Por abajo, como no se han resuelto las necesidades más apremiantes de la sociedad que gatillaron octubre de 2019, subsisten los sujetos sociales más dinámicos y en acción de los oprimidos: fracciones de juventud popular que hasta hoy perseveran en la trabajosa producción de procesos territoriales abiertos y volcados a la organización directa de la comunidad. Es cierto: un gran segmento de quienes participaron en el estallido social desapareció de las calles y retornó a las veredas, mientras otros son incluso parte del gobierno. Pero también hay agrupaciones anticapitalistas preexistentes o que se forjaron al calor de la revuelta que han cobrado un crecimiento relativo, tanto por fuera como por dentro de la lucha institucional.

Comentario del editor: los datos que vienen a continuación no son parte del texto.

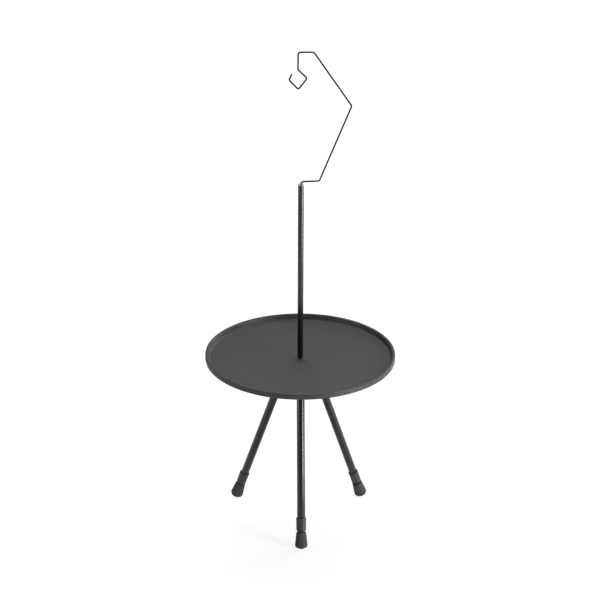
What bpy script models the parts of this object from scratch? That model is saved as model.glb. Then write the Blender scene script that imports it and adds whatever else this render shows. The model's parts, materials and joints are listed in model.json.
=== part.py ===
"""Round camp table on three telescopic legs, with a lantern pole through its tray.

Metres, +Z up. The ground is Z = 0 and the pole stands on the Z axis.
"""

import math

import bmesh
import bpy
from mathutils import Matrix, Vector

# Clearance that every pair of touching pieces keeps
GAP = 0.0003

# Tray: one pressed sheet with a raised rim and a rolled hem, sized on its upper face
TRAY_RADIUS = 0.260
TRAY_FLOOR_HEIGHT = 0.4845
TRAY_SHEET = 0.0012
TRAY_HOLE_CLEARANCE = 0.0006
POLE_SEAT_MARGIN = 0.0012
POLE_SEAT_RISE = 0.0003
RIM_RISE = 0.0140
RIM_CREST_RADIUS = 0.004
RIM_SLOPE = math.radians(75)
RIM_FOOT_FILLET = 0.004
SKIRT_FLARE = 0.001
SKIRT_DEPTH = 0.0132
HEM_RADIUS = 0.0022
HEM_TURN_UP = 0.0012

# Leg hub: a casting bolted under the tray, with a tapped hole for the pole and one for each leg
LEG_COUNT = 3
LEG_SPLAY = math.radians(20)
FIRST_LEG_AZIMUTH = math.radians(-90)
HUB_FLANGE_RADIUS = 0.050
HUB_FLANGE_THICKNESS = 0.004
HUB_CORE_TOP_RADIUS = 0.030
HUB_CORE_BOTTOM_RADIUS = 0.021
HUB_DEPTH = 0.0265
HUB_FILLET = 0.003
BOSS_MARGIN = 0.003
SEAT_OFFSET = 0.0420
SEAT_DROP = 0.0305
HUB_STUD_CIRCLE = 0.0410
HUB_STUD_RADIUS = 0.0025
HUB_STUD_LENGTH = 0.011
NUT_WIDTH = 0.008
NUT_HEIGHT = 0.0045
NUT_FLANGE_RADIUS = 0.0055
NUT_FLANGE_HEIGHT = 0.001

# Threaded studs of the pole and the legs
SCREW_RADIUS = 0.005
LEG_SCREW_LENGTH = 0.016
POLE_SCREW_LENGTH = 0.024
SCREW_CHAMFER = 0.001
SOCKET_SPARE_DEPTH = 0.002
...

Pero el pueblo despierto se busca y busca a los compañeros. Se coordina y se distancia, vuelve a concertarse y luego hace camino propio. Tal vez será un eventual nuevo momento explícito de la lucha de clases y la voluntad colectiva por ella condicionada lo que, por la urgencia de concentrar fuerzas, razones y organización, se disponga a reunir los empeños atomizados, superar las mistificaciones identitarias, y recomenzar la ruta desde el lugar más encumbrado donde se congeló transitoriamente la lucha. Sin embargo, esta vez, no en forma de mera suma de demandas, sino que con objetivos tan claramente organizados como las propias necesidades elementales de la gente común. Y esos contenidos, por más sencillos que parezcan, requieren uno o más instrumentos políticos que aún no existen y que sólo pueden emerger volcánicamente, desde abajo, del curso genuino y creativo de los combates populares concretos.